--- start ---

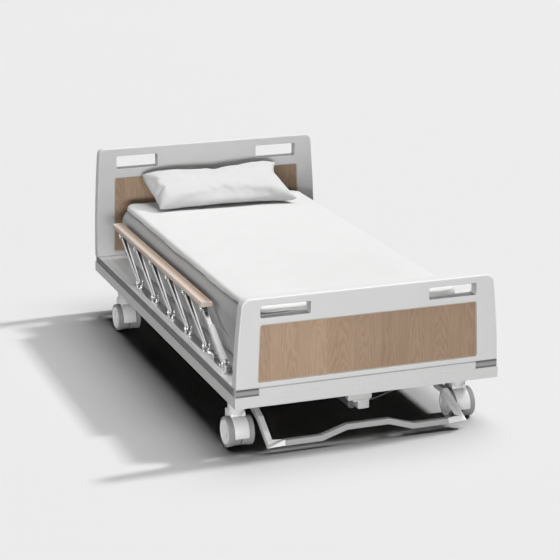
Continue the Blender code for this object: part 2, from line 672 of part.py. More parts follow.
# ---------------------------------------------------------------- chassis and lift
def chassis(looks):
    wall = MEMBER_WALL
    longs = [channel(1, CASTER_FRONT_Y, CASTER_REAR_Y, s * CHASSIS_LONG_X, CHASSIS_TUBE, CHASSIS_BOTTOM + 0.0006,
                     CHASSIS_TOP - 0.0006, wall) for s in (-1, 1)]
    reach = (CASTER_X["left"] + POST_R * 0.65, CASTER_X["right"] - POST_R * 0.65)
    crosses = [channel(0, *reach, y, CHASSIS_TUBE, CHASSIS_BOTTOM, CHASSIS_TOP, wall)
               for y in (CASTER_FRONT_Y, CASTER_REAR_Y)]
    posts, stem_bores = [], []
    for x in CASTER_X.values():
        for y in (CASTER_FRONT_Y, CASTER_REAR_Y):
            posts.append(rod(2, HOOD_TOP + 0.0015, 0.205, (x, y), POST_R, 16))
            stem_bores.append(rod(2, 0.100, 0.250, (x, y), 0.0122, 12))
    pivots = [(LIFT_FOOT_Y, LIFT_PIVOT_Z), (LIFT_HEAD_Y, LIFT_PIVOT_Z)]
    bores = [rod(0, -0.390, 0.390, p, PIN_BORE_R, 10) for p in pivots]
    bores.append(rod(0, -0.390, 0.390, BRAKE_PIVOT, PIN_BORE_R, 10))
    # The hanger carries the lift actuator under the front cross tube.
    hanger = box((-0.022, 0.022), (CASTER_FRONT_Y - 0.016, CASTER_FRONT_Y + 0.016), (0.1416, CHASSIS_TOP - 0.001))
    frame = weld(together(crosses), together(longs), together(posts), hanger)
    frame = cut(frame, together(stem_bores), together(bores))
    place("chassis", frame, looks["white_paint"], (0, 0, CHASSIS_BOTTOM))


def lift_arm(name, lower_y, with_lever, looks):
    """A U-shaped arm: a tube across the lower pivots, two bars, and a stub pin at each upper end."""
    up_y, up_z = lift_upper_pivot(lower_y)
    low = (lower_y, LIFT_PIVOT_Z)
    tube = rod(0, -LIFT_BAR_X, LIFT_BAR_X, low, 0.0145, 16)
    axle = rod(0, -0.384, 0.384, low, PIN_R)
    bars, stubs = [], []
    angle = math.degrees(LIFT_REST)
    outline = (arc(low, 0.0155, angle + 90, angle + 270, 6)
               + arc((up_y, up_z), 0.0155, angle - 90, angle + 90, 6))
    for s in (-1, 1):
        x = s * LIFT_BAR_X
        bars.append(prism(outline, 0, x - 0.006, x + 0.006))
        stubs.append(rod(0, *sorted((x, s * (LIFT_BAR_X + 0.046))), (up_y, up_z), PIN_R))
    arm = weld(tube, axle, together(bars), together(stubs))
    if with_lever:
        rest = -LIFT_TRAVEL / 2
        pin = (lower_y + LIFT_LEVER * math.sin(rest), LIFT_PIVOT_Z - LIFT_LEVER * math.cos(rest))
        outline = [(lower_y - 0.012, LIFT_PIVOT_Z), (lower_y + 0.010, LIFT_PIVOT_Z - 0.002),
                   (pin[0] + 0.011, pin[1] - 0.007), (pin[0] - 0.011, pin[1] + 0.005)]
        plates = [prism(outline, 0, *sorted((s * FORK_INNER, s * FORK_OUTER))) for s in (-1, 1)]
        arm = weld(arm, together(plates), rod(0, -FORK_OUTER + 0.001, FORK_OUTER - 0.001, pin, ROD_R, 16))
    place(name, arm, looks["white_paint"], (0, *low))


def lift_actuator(looks):
    """The gear motor hangs under the foot end of the chassis and pushes the foot arm's lever."""
    rest = -LIFT_TRAVEL / 2
    z = LIFT_PIVOT_Z - LIFT_LEVER * (1 + math.cos(rest)) / 2
    case = prism(rounded_rectangle((-0.046, 0.136), (0.060, 0.171), 0.008, 3), 1, -0.950, -0.9178)
    gear = prism(rounded_rectangle((-0.004, z - 0.008), (0.050, 0.1413), 0.006, 2), 1, -0.946, -0.880)
    collar = prism(rounded_rectangle((-0.026, z - 0.024), (0.026, z + 0.024), 0.008, 2), 1, -0.915, -0.855)
    tube = rod(1, -0.870, -0.735, (0, z), TUBE_R, 18)
    body = weld(case, gear, collar, tube)
    tip = LIFT_FOOT_Y + LIFT_LEVER * math.sin(rest) - ROD_R - ROLLER_GAP
    bore = rod(1, -0.850, -0.700, (0, z), ROD_BORE_R, 18)
    place("lift_actuator", cut(body, bore), looks["grey_plastic"], (0, -0.735, z))
    shaft = rod(1, -0.846, tip, (0, z), ROD_R, 18)
    pad = rod(1, tip - PAD_THICKNESS, tip + 0.0005, (0, z), PAD_R, 18)
    place("lift_actuator_rod", weld(shaft, pad), looks["bright_steel"], (0, tip, z))


# ---------------------------------------------------------------- casters
def wheel_mesh(look):
    """Two wheels on one axle, turned about X through the wheel centre. The narrow core runs under the hood."""
    web = 0.0060
    half = WHEEL_HALF_W
    tyre_in = half - TYRE_W
    side = [(0.0, 0.0055), (web, 0.0055), (web, CORE_R), (tyre_in, CORE_R), (tyre_in, WHEEL_R),
            (half - 0.006, WHEEL_R), (half, WHEEL_R - 0.007)]
    profile = [(-x, r) for x, r in reversed(side[1:])] + side[1:]
    mesh = bpy.data.meshes.new("wheel_pair")
    bm = lathe(profile, 24)
    bm.to_mesh(mesh)
    bm.free()
    mesh.materials.append(look)
    mesh.shade_smooth()
    mesh.set_sharp_from_angle(angle=math.radians(30))
    return mesh


def hood_mesh(look):
    """The fork between the wheels, with a shell over their narrow cores and the swivel stem on top."""
    inner, outer = CORE_R + 0.0018, WHEEL_R + 0.0040
    neck_top = HOOD_TOP - WHEEL_R
    shell_outline = (arc((0, 0), outer, 192, 112, 7) + [(-0.020, neck_top), (outer - 0.002, neck_top)]
                     + [(outer - 0.002, 0.004)] + arc((0, 0), inner, 4, 192, 14))
    shell = prism(shell_outline, 0, -HOOD_HALF_W, HOOD_HALF_W)
    web = prism([(-0.011, -0.008), (0.011, -0.008), (0.015, inner + 0.004), (-0.015, inner + 0.004)], 0, -0.0050, 0.0050)
    hood = cut(weld(shell, web), rod(0, -0.020, 0.020, (0, 0), 0.0062, 12))
    stem = rod(2, neck_top - 0.008, 0.196 - WHEEL_R, (0, CASTER_TRAIL), 0.0110, 12)
    hood = weld(hood, stem)
    moved(hood, (0, -CASTER_TRAIL, 0))
    mesh = bpy.data.meshes.new("caster_hood")
    hood.to_mesh(mesh)
    hood.free()
    mesh.materials.append(look)
    mesh.shade_smooth()
    mesh.set_sharp_from_angle(angle=math.radians(30))
    return mesh


def casters(looks):
    wheel, hood = wheel_mesh(looks["grey_rubber"]), hood_mesh(looks["white_plastic"])
    for end, y in (("foot", CASTER_FRONT_Y), ("head", CASTER_REAR_Y)):
        for side, x in CASTER_X.items():
            place(f"caster_hood_{end}_{side}", hood, None, (x, y, WHEEL_R))
            place(f"caster_wheels_{end}_{side}", wheel, None, (x, y - CASTER_TRAIL, WHEEL_R))


# ---------------------------------------------------------------- brake bar
def brake(looks):
    """A white frame that turns on a shaft across the chassis, with a grey foot bar between its ends."""
    half = BRAKE_TUBE / 2
    kinks = {"left": ((-0.876, 0.1365), (-0.945, 0.117)), "right": ((-0.868, 0.134), (-0.945, 0.134))}
    bar_end = BRAKE_CORNER_X - 0.063
    shaft = rod(0, BRAKE_ARM_X["left"], BRAKE_ARM_X["right"], BRAKE_PIVOT, 0.0095, 16)
    arms = []
    for side, x in BRAKE_ARM_X.items():
        s = math.copysign(1, x)
        start = (x, BRAKE_PIVOT[0] + 0.012, BRAKE_PIVOT[1] + 0.006)
        path = [start] + [(x, *kink) for kink in kinks[side]]
        path += [(s * BRAKE_CORNER_X, BRAKE_BAR_Y, BRAKE_BAR_Z), (s * bar_end, BRAKE_BAR_Y, BRAKE_BAR_Z)]
        arms.append(sweep(path, half, half, (0, 0.25, 1)))
    frame = weld(shaft, together(arms))
    # Square sockets let the foot bar's ends plug into the frame's ends.
    plug, depth = 0.0060, 0.030
    socket = plug + GAP
    z, y = BRAKE_BAR_Z, BRAKE_BAR_Y
    holes = [box(sorted((s * (bar_end - 0.010), s * (bar_end + depth + 0.001))), (y - socket, y + socket),
                 (z - socket, z + socket)) for s in (-1, 1)]
    frame = cut(frame, together(holes))
    place("brake_frame", frame, looks["white_paint"], (0, *BRAKE_PIVOT))
    end = bar_end - GAP
    path = [(-end, y, z), (-0.200, y, z), (-0.092, y, z + BRAKE_HUMP), (0.092, y, z + BRAKE_HUMP),
            (0.200, y, z), (end, y, z)]
    bar = sweep(path, half, half, (0, 0, 1))
    plugs = [box(sorted((s * (end - 0.010), s * (end + depth))), (y - plug, y + plug), (z - plug, z + plug))
             for s in (-1, 1)]
    place("brake_foot_bar", weld(bar, together(plugs)), looks["grey_plastic"], (0, *BRAKE_PIVOT))


# ---------------------------------------------------------------- side rails
def ears(places, top, bottom, up):
    """Pairs of rounded ears, one pair at each (y, z) pivot. up is 1 for ears that stand, -1 for ears that hang."""
    solids = []
    for y, z in places:
        if up > 0:
            outline = [(y + EAR_R, bottom)] + arc((y, z), EAR_R, 0, 180, 3) + [(y - EAR_R, bottom)]
        else:
            outline = [(y - EAR_R, top)] + arc((y, z), EAR_R, 180, 360, 3) + [(y + EAR_R, top)]
        inner = POST_HALF + 0.0005
        for s in (-1, 1):
            solids.append(prism(outline, 0, *sorted((s * inner, s * (inner + EAR)))))
    return together(solids)


def pin_holes(places):
    return together([rod(0, -0.030, 0.030, p, RAIL_BORE_R, 6) for p in places])


def post_mesh(look):
    """A square post with rounded ends and a pin through each, lying along Y from its lower pin."""
    r = POST_HALF
    outline = arc((0, 0), r, 90, 270, 3) + arc((POST_LENGTH, 0), r, -90, 90, 3)
    bar = prism(outline, 0, -r, r)
    pins = [rod(0, -(r + EAR + 0.002), r + EAR + 0.002, (y, 0), RAIL_PIN_R, 6) for y in (0.0, POST_LENGTH)]
    bar = weld(bar, together(pins))
    mesh = bpy.data.meshes.new("rail_post")
    bar.to_mesh(mesh)
    bar.free()
    mesh.materials.append(look)
    mesh.shade_smooth()
    mesh.set_sharp_from_angle(angle=math.radians(30))
    return mesh


def side_rail(name, side, rest, post, looks):
    """side is -1 for the left rail and 1 for the right; rest is the posts' angle above level in this pose."""
    x = side * RAIL_X
    pivots = [(FIRST_POST_Y - POST_PITCH * i, RAIL_PIVOT_Z) for i in range(POSTS_PER_RAIL)]
    base = FRAME_TOP + LEDGE_THICKNESS + GAP
    thick = LOWER_RAIL["thickness"]
    half = LOWER_RAIL["half_w"]
    y0, y1 = LOWER_RAIL["y"]
    plate = box((-half, half), (y0, y1), (base, base + thick))
    rail = weld(plate, ears(pivots, None, base + thick / 2, 1))
    # A block at the foot end holds the release knob's shank.
    block = box((-0.014, 0.014), (y0 + 0.004, y0 + 0.028), (base + thick / 2, base + 0.030))
    knob_z = base + 0.018
    rail = cut(weld(rail, block), pin_holes(pivots), rod(1, y0 - 0.010, y0 + 0.018, (0, knob_z), 0.0048, 8))
    place(f"lower_rail_{name}", moved(rail, (x, 0, 0)), looks["polished_aluminium"], (x, y1, base))

    shank = rod(1, y0 - 0.008, y0 + 0.014, (0, knob_z), 0.0040, 8)
    knob = weld(shank, rod(1, y0 - 0.024, y0 - 0.004, (0, knob_z), 0.0100, 12))
    place(f"rail_release_{name}", moved(knob, (x, 0, 0)), looks["grey_plastic"], (x, y0, knob_z))

    step = (POST_LENGTH * math.cos(rest), POST_LENGTH * math.sin(rest))
    tops = [(y + step[0], z + step[1]) for y, z in pivots]
    low = tops[0][1] + TOP_RAIL["above_pivot"]
    head, foot = tops[0][0] + TOP_RAIL["overhang"][1], tops[-1][0] - TOP_RAIL["overhang"][0]
    half, height = TOP_RAIL["half_w"], TOP_RAIL["height"]
    outline = rounded_rectangle((-half, low), (half, low + height), 0.010, 2)
    grip = weld(prism(outline, 1, foot, head), ears(tops, low + 0.006, None, -1))
    grip = cut(grip, pin_holes(tops))
    place(f"top_rail_{name}", moved(grip, (x, 0, 0)), looks["wood_laminate"], (x, *tops[0]))

    for i, (y, z) in enumerate(pivots):
        place(f"rail_post_{name}_{i + 1}", post, None, (x, y, z), rest)


def main():
    clear_scene()
    looks = make_materials()
    upper_frame(looks)
    trim(looks)
    end_board("footboard", FOOTBOARD, -1, looks)
    end_board("headboard", HEADBOARD, 1, looks)
    platform(looks)
    mattress(looks)
    pillow(looks)
    platform_actuators(looks)
    control_box(looks)
    chassis(looks)
    lift_arm("lift_arm_foot", LIFT_FOOT_Y, True, looks)
    lift_arm("lift_arm_head", LIFT_HEAD_Y, False, looks)
    lift_actuator(looks)
    casters(looks)
    brake(looks)
    post = post_mesh(looks["polished_aluminium"])
    side_rail("left", -1, RAISED_REST, post, looks)
    side_rail("right", 1, FOLDED_REST, post, looks)


main()
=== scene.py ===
import json
import math

import bmesh
import bpy
import numpy as np
from mathutils import Matrix, Vector, noise


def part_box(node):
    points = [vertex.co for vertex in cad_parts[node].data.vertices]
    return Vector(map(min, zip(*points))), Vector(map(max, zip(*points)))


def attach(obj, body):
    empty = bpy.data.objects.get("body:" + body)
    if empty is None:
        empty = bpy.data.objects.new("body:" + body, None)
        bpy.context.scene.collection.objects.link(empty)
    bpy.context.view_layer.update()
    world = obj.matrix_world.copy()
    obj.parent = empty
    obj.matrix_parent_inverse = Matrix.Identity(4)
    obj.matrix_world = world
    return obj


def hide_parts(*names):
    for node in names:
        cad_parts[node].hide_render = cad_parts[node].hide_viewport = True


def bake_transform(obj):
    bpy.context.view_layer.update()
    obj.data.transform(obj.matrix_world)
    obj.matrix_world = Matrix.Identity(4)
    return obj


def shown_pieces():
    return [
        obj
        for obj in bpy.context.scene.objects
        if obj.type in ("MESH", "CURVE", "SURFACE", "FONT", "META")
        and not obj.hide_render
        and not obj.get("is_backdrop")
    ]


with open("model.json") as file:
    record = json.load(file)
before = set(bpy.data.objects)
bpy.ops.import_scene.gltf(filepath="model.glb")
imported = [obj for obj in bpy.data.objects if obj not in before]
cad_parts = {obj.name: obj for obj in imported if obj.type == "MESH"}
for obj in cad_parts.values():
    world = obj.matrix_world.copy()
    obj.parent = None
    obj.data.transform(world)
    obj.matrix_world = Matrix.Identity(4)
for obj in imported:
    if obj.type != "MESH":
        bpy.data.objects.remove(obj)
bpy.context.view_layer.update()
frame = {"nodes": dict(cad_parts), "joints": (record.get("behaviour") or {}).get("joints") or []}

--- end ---

> **Challenge**: Repeat, exactly as they stand above, the lines from the line with "for i, (y, z)" to the line with "for node in", both lines included.

> **Response**:
    for i, (y, z) in enumerate(pivots):
        place(f"rail_post_{name}_{i + 1}", post, None, (x, y, z), rest)


def main():
    clear_scene()
    looks = make_materials()
    upper_frame(looks)
    trim(looks)
    end_board("footboard", FOOTBOARD, -1, looks)
    end_board("headboard", HEADBOARD, 1, looks)
    platform(looks)
    mattress(looks)
    pillow(looks)
    platform_actuators(looks)
    control_box(looks)
    chassis(looks)
    lift_arm("lift_arm_foot", LIFT_FOOT_Y, True, looks)
    lift_arm("lift_arm_head", LIFT_HEAD_Y, False, looks)
    lift_actuator(looks)
    casters(looks)
    brake(looks)
    post = post_mesh(looks["polished_aluminium"])
    side_rail("left", -1, RAISED_REST, post, looks)
    side_rail("right", 1, FOLDED_REST, post, looks)


main()
=== scene.py ===
import json
import math

import bmesh
import bpy
import numpy as np
from mathutils import Matrix, Vector, noise


def part_box(node):
    points = [vertex.co for vertex in cad_parts[node].data.vertices]
    return Vector(map(min, zip(*points))), Vector(map(max, zip(*points)))


def attach(obj, body):
    empty = bpy.data.objects.get("body:" + body)
    if empty is None:
        empty = bpy.data.objects.new("body:" + body, None)
        bpy.context.scene.collection.objects.link(empty)
    bpy.context.view_layer.update()
    world = obj.matrix_world.copy()
    obj.parent = empty
    obj.matrix_parent_inverse = Matrix.Identity(4)
    obj.matrix_world = world
    return obj


def hide_parts(*names):
    for node in names:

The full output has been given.